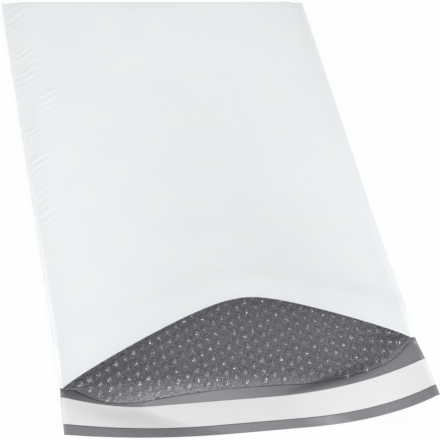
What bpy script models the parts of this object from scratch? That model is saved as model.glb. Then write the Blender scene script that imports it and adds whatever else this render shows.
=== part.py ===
"""Poly bubble mailer, empty, lying on its back panel with its mouth standing open.

One web of film is folded over at the closed end and welded along both sides, so it is the back
panel, the front panel and the closing lip in one piece.  A second web of bubble film lines both
panels, bubbles facing in.  A strip of adhesive under a release liner crosses the lip.

Metres, +Z up, mouth towards -Y, closed end towards +Y, origin under the middle of the mailer.
"""

import math

import bmesh
import bpy
import numpy as np

# Driving dimensions of the flat mailer
WIDTH = 0.362                # across, over both side seams
LENGTH = 0.508               # mouth to the fold at the closed end
LIP_LENGTH = 0.0517          # closing lip beyond the mouth
FILM = 0.0003                # outer film
SEAM_WIDTH = 0.005           # welded band along each side
SEAM_THICKNESS = 0.0012      # both films and the flattened lining
SIDE_ROUNDING = 0.016        # from the weld line in to full thickness
SEAM_RISE_LENGTH = 0.045     # behind the mouth, where the seams rise to half the thickness
SEAM_TILT = 0.3              # how much of the curl beside it a seam follows
CLEARANCE = 0.0003           # between neighbours that touch

# Bubble lining
BUBBLE_HEIGHT = 0.0045       # web and bubble together
WEB = 0.0010                 # flat film between the bubbles
BUBBLE_PITCH = 0.0112        # centre to centre along the length
BUBBLE_TOP = 0.0070          # across the flattened top of a bubble
BUBBLE_ROWS_BACK = 8         # rows modelled one by one from the loose edge in, on the back panel
BUBBLE_ROWS_FRONT = 2        # the same on the front panel
LINING_OVERHANG = 0.0055     # how far the lining reaches past the mouth, at the middle
LINING_LOBES = (0.024, 0.012)       # how much further its loose edge sags out, left and right
LINING_LOBE_END = 0.93              # where it is drawn back to the mouth, as a share of the half width
LINING_SETBACK = 0.0025      # from the front panel's mouth edge in to the lining

# Adhesive and its release liner, measured along the lip
LINER_WIDTH = 0.0245
LINER_INSET = 0.0094         # bare film between the lip's end and the liner
LINER_THICKNESS = 0.0003
ADHESIVE_WIDTH = 0.019
ADHESIVE_THICKNESS = 0.0003

# How the open mailer lies.  At the lip's end, the liner's upper edge, the mouth, a little way in
# and the closed end: how far each side edge is drawn in from the flat width, how high it is held
# up, how wide the strip is that curls up with it, and how sharply that strip curls.
REACH_IN = 0.060             # the fourth of those places, measured from the mouth
LEFT_DRAWN_IN = (0.016, 0.016, 0.018, 0.0165, 0.0)
LEFT_HELD_UP = (0.027, 0.031, 0.015, 0.0092, 0.0)
LEFT_CURL_WIDTH = (0.160, 0.085, 0.110, 0.120, 0.140)
LEFT_CURL_POWER = (2.0, 1.5, 1.8, 2.0, 2.0)
RIGHT_DRAWN_IN = (-0.002, 0.006, 0.014, 0.0125, 0.0)
RIGHT_HELD_UP = (0.045, 0.054, 0.064, 0.053, 0.0)
RIGHT_CURL_WIDTH = (0.130, 0.150, 0.100, 0.110, 0.140)
RIGHT_CURL_POWER = (2.3, 2.0, 1.45, 1.6, 2.0)

# The front panel's arch over the mouth
CROWN = 0.0590               # height over the line between the side edges
CROWN_PLACE = 0.002          # across, from the middle
CROWN_ROUNDING = (0.034, 0.027)     # radius of the arch's top, left and right of its highest place
CROWN_SWELL = (0.895, 0.885)        # how straight its flanks are, left and right: below 1 they swell outwards
CROWN_LEAN = 0.545            # how far the arch leans back for each unit of height
CROWN_DEPTH = 0.400          # how far behind the mouth the arch has died away
CROWN_FADE = 1.5             # how quickly it does so

HALF_WIDTH = WIDTH / 2
WELD_LINE = HALF_WIDTH - SEAM_WIDTH
FULL_THICKNESS = 2 * (FILM + CLEARANCE + BUBBLE_HEIGHT) + CLEARANCE
FOLD_RADIUS = FULL_THICKNESS / 2
FOLD_START = LENGTH - FOLD_RADIUS
FOLD_END = FOLD_START + math.pi * FOLD_RADIUS
WEB_END = FOLD_END + FOLD_START
PLACES = (-LIP_LENGTH, -LIP_LENGTH + LINER_INSET + LINER_WIDTH, 0.0, REACH_IN, LENGTH)

# Sections are worked out on this many even steps across, none of them steeper than this
FINE_STEPS = 240
LEAST_RUN = 0.2              # as a share of the step
SKIN_PROBE = 0.0015          # reach of the slopes that thickness is measured square to
SHARP_EDGE = 40              # degrees

# Mesh rows and columns
OVERHANG_ROWS = 3            # of the lining, past the mouth
MOUTH_ROWS = (0.0, 0.014, 0.032, 0.055, 0.085, 0.120)
DEEP_ROWS = 4
FOLD_ROWS = 4
COLUMNS = 19
EDGE_COLUMNS = (0.0015, 0.005, 0.011)


def eased(place, values):
    """Monotone cubic through the five places along the mailer."""
    places = np.asarray(PLACES)
    values = np.asarray(values, float)
    steps = np.diff(places)
    slopes = np.diff(values) / steps
    tangents = np.concatenate([slopes[:1], np.zeros(len(slopes) - 1), slopes[-1:]])
    before, after = slopes[:-1], slopes[1:]
    same = before * after > 0
    tangents[1:-1][same] = 2 * before[same] * after[same] / (before[same] + after[same])
    place = np.clip(place, places[0], places[-1])
    i = np.clip(np.searchsorted(places, place) - 1, 0, len(steps) - 1)
    u = (place - places[i]) / steps[i]
    return (values[i] * (1 + 2 * u) * (1 - u) ** 2 + tangents[i] * steps[i] * u * (1 - u) ** 2
            + values[i + 1] * u * u * (3 - 2 * u) + tangents[i + 1] * steps[i] * u * u * (u - 1))


def soft_step(share):
    share = np.clip(share, 0, 1)
    return share * share * (3 - 2 * share)


def thickness(across):
    """Mailer's thickness at rest: the weld's along the seams, rounding up to full inside."""
    inside = np.clip((WELD_LINE - np.abs(across)) / SIDE_ROUNDING, 0, 1)
    return SEAM_THICKNESS + (FULL_THICKNESS - SEAM_THICKNESS) * np.sqrt(1 - (1 - inside) ** 2)


def curl(across, along, side, width, power, height):
    """Height of the strip that curls up with one side edge."""
    width = eased(along, width)
    outward = side * across
    from_edge = (np.maximum(WELD_LINE - outward, 0)
                 + SEAM_TILT * (HALF_WIDTH - np.maximum(outward, WELD_LINE)))
    share = np.clip(1 - from_edge / width, 0, 1)
    return eased(along, height) * share ** eased(along, power)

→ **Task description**
Reproduce the full listing exactly.

→ **Exercise solution**
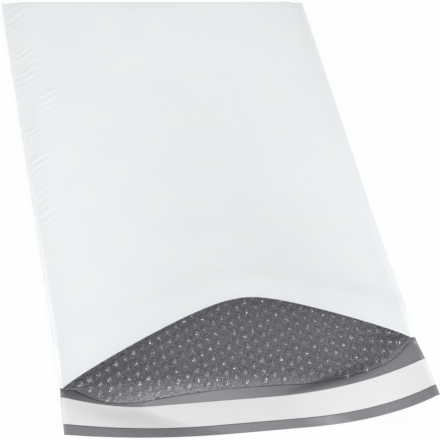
What bpy script models the parts of this object from scratch? That model is saved as model.glb. Then write the Blender scene script that imports it and adds whatever else this render shows.
=== part.py ===
"""Poly bubble mailer, empty, lying on its back panel with its mouth standing open.

One web of film is folded over at the closed end and welded along both sides, so it is the back
panel, the front panel and the closing lip in one piece.  A second web of bubble film lines both
panels, bubbles facing in.  A strip of adhesive under a release liner crosses the lip.

Metres, +Z up, mouth towards -Y, closed end towards +Y, origin under the middle of the mailer.
"""

import math

import bmesh
import bpy
import numpy as np

# Driving dimensions of the flat mailer
WIDTH = 0.362                # across, over both side seams
LENGTH = 0.508               # mouth to the fold at the closed end
LIP_LENGTH = 0.0517          # closing lip beyond the mouth
FILM = 0.0003                # outer film
SEAM_WIDTH = 0.005           # welded band along each side
SEAM_THICKNESS = 0.0012      # both films and the flattened lining
SIDE_ROUNDING = 0.016        # from the weld line in to full thickness
SEAM_RISE_LENGTH = 0.045     # behind the mouth, where the seams rise to half the thickness
SEAM_TILT = 0.3              # how much of the curl beside it a seam follows
CLEARANCE = 0.0003           # between neighbours that touch

# Bubble lining
BUBBLE_HEIGHT = 0.0045       # web and bubble together
WEB = 0.0010                 # flat film between the bubbles
BUBBLE_PITCH = 0.0112        # centre to centre along the length
BUBBLE_TOP = 0.0070          # across the flattened top of a bubble
BUBBLE_ROWS_BACK = 8         # rows modelled one by one from the loose edge in, on the back panel
BUBBLE_ROWS_FRONT = 2        # the same on the front panel
LINING_OVERHANG = 0.0055     # how far the lining reaches past the mouth, at the middle
LINING_LOBES = (0.024, 0.012)       # how much further its loose edge sags out, left and right
LINING_LOBE_END = 0.93              # where it is drawn back to the mouth, as a share of the half width
LINING_SETBACK = 0.0025      # from the front panel's mouth edge in to the lining

# Adhesive and its release liner, measured along the lip
LINER_WIDTH = 0.0245
LINER_INSET = 0.0094         # bare film between the lip's end and the liner
LINER_THICKNESS = 0.0003
ADHESIVE_WIDTH = 0.019
ADHESIVE_THICKNESS = 0.0003

# How the open mailer lies.  At the lip's end, the liner's upper edge, the mouth, a little way in
# and the closed end: how far each side edge is drawn in from the flat width, how high it is held
# up, how wide the strip is that curls up with it, and how sharply that strip curls.
REACH_IN = 0.060             # the fourth of those places, measured from the mouth
LEFT_DRAWN_IN = (0.016, 0.016, 0.018, 0.0165, 0.0)
LEFT_HELD_UP = (0.027, 0.031, 0.015, 0.0092, 0.0)
LEFT_CURL_WIDTH = (0.160, 0.085, 0.110, 0.120, 0.140)
LEFT_CURL_POWER = (2.0, 1.5, 1.8, 2.0, 2.0)
RIGHT_DRAWN_IN = (-0.002, 0.006, 0.014, 0.0125, 0.0)
RIGHT_HELD_UP = (0.045, 0.054, 0.064, 0.053, 0.0)
RIGHT_CURL_WIDTH = (0.130, 0.150, 0.100, 0.110, 0.140)
RIGHT_CURL_POWER = (2.3, 2.0, 1.45, 1.6, 2.0)

# The front panel's arch over the mouth
CROWN = 0.0590               # height over the line between the side edges
CROWN_PLACE = 0.002          # across, from the middle
CROWN_ROUNDING = (0.034, 0.027)     # radius of the arch's top, left and right of its highest place
CROWN_SWELL = (0.895, 0.885)        # how straight its flanks are, left and right: below 1 they swell outwards
CROWN_LEAN = 0.545            # how far the arch leans back for each unit of height
CROWN_DEPTH = 0.400          # how far behind the mouth the arch has died away
CROWN_FADE = 1.5             # how quickly it does so

HALF_WIDTH = WIDTH / 2
WELD_LINE = HALF_WIDTH - SEAM_WIDTH
FULL_THICKNESS = 2 * (FILM + CLEARANCE + BUBBLE_HEIGHT) + CLEARANCE
FOLD_RADIUS = FULL_THICKNESS / 2
FOLD_START = LENGTH - FOLD_RADIUS
FOLD_END = FOLD_START + math.pi * FOLD_RADIUS
WEB_END = FOLD_END + FOLD_START
PLACES = (-LIP_LENGTH, -LIP_LENGTH + LINER_INSET + LINER_WIDTH, 0.0, REACH_IN, LENGTH)

# Sections are worked out on this many even steps across, none of them steeper than this
FINE_STEPS = 240
LEAST_RUN = 0.2              # as a share of the step
SKIN_PROBE = 0.0015          # reach of the slopes that thickness is measured square to
SHARP_EDGE = 40              # degrees

# Mesh rows and columns
OVERHANG_ROWS = 3            # of the lining, past the mouth
MOUTH_ROWS = (0.0, 0.014, 0.032, 0.055, 0.085, 0.120)
DEEP_ROWS = 4
FOLD_ROWS = 4
COLUMNS = 19
EDGE_COLUMNS = (0.0015, 0.005, 0.011)


def eased(place, values):
    """Monotone cubic through the five places along the mailer."""
    places = np.asarray(PLACES)
    values = np.asarray(values, float)
    steps = np.diff(places)
    slopes = np.diff(values) / steps
    tangents = np.concatenate([slopes[:1], np.zeros(len(slopes) - 1), slopes[-1:]])
    before, after = slopes[:-1], slopes[1:]
    same = before * after > 0
    tangents[1:-1][same] = 2 * before[same] * after[same] / (before[same] + after[same])
    place = np.clip(place, places[0], places[-1])
    i = np.clip(np.searchsorted(places, place) - 1, 0, len(steps) - 1)
    u = (place - places[i]) / steps[i]
    return (values[i] * (1 + 2 * u) * (1 - u) ** 2 + tangents[i] * steps[i] * u * (1 - u) ** 2
            + values[i + 1] * u * u * (3 - 2 * u) + tangents[i + 1] * steps[i] * u * u * (u - 1))


def soft_step(share):
    share = np.clip(share, 0, 1)
    return share * share * (3 - 2 * share)


def thickness(across):
    """Mailer's thickness at rest: the weld's along the seams, rounding up to full inside."""
    inside = np.clip((WELD_LINE - np.abs(across)) / SIDE_ROUNDING, 0, 1)
    return SEAM_THICKNESS + (FULL_THICKNESS - SEAM_THICKNESS) * np.sqrt(1 - (1 - inside) ** 2)


def curl(across, along, side, width, power, height):
    """Height of the strip that curls up with one side edge."""
    width = eased(along, width)
    outward = side * across
    from_edge = (np.maximum(WELD_LINE - outward, 0)
                 + SEAM_TILT * (HALF_WIDTH - np.maximum(outward, WELD_LINE)))
    share = np.clip(1 - from_edge / width, 0, 1)
    return eased(along, height) * share ** eased(along, power)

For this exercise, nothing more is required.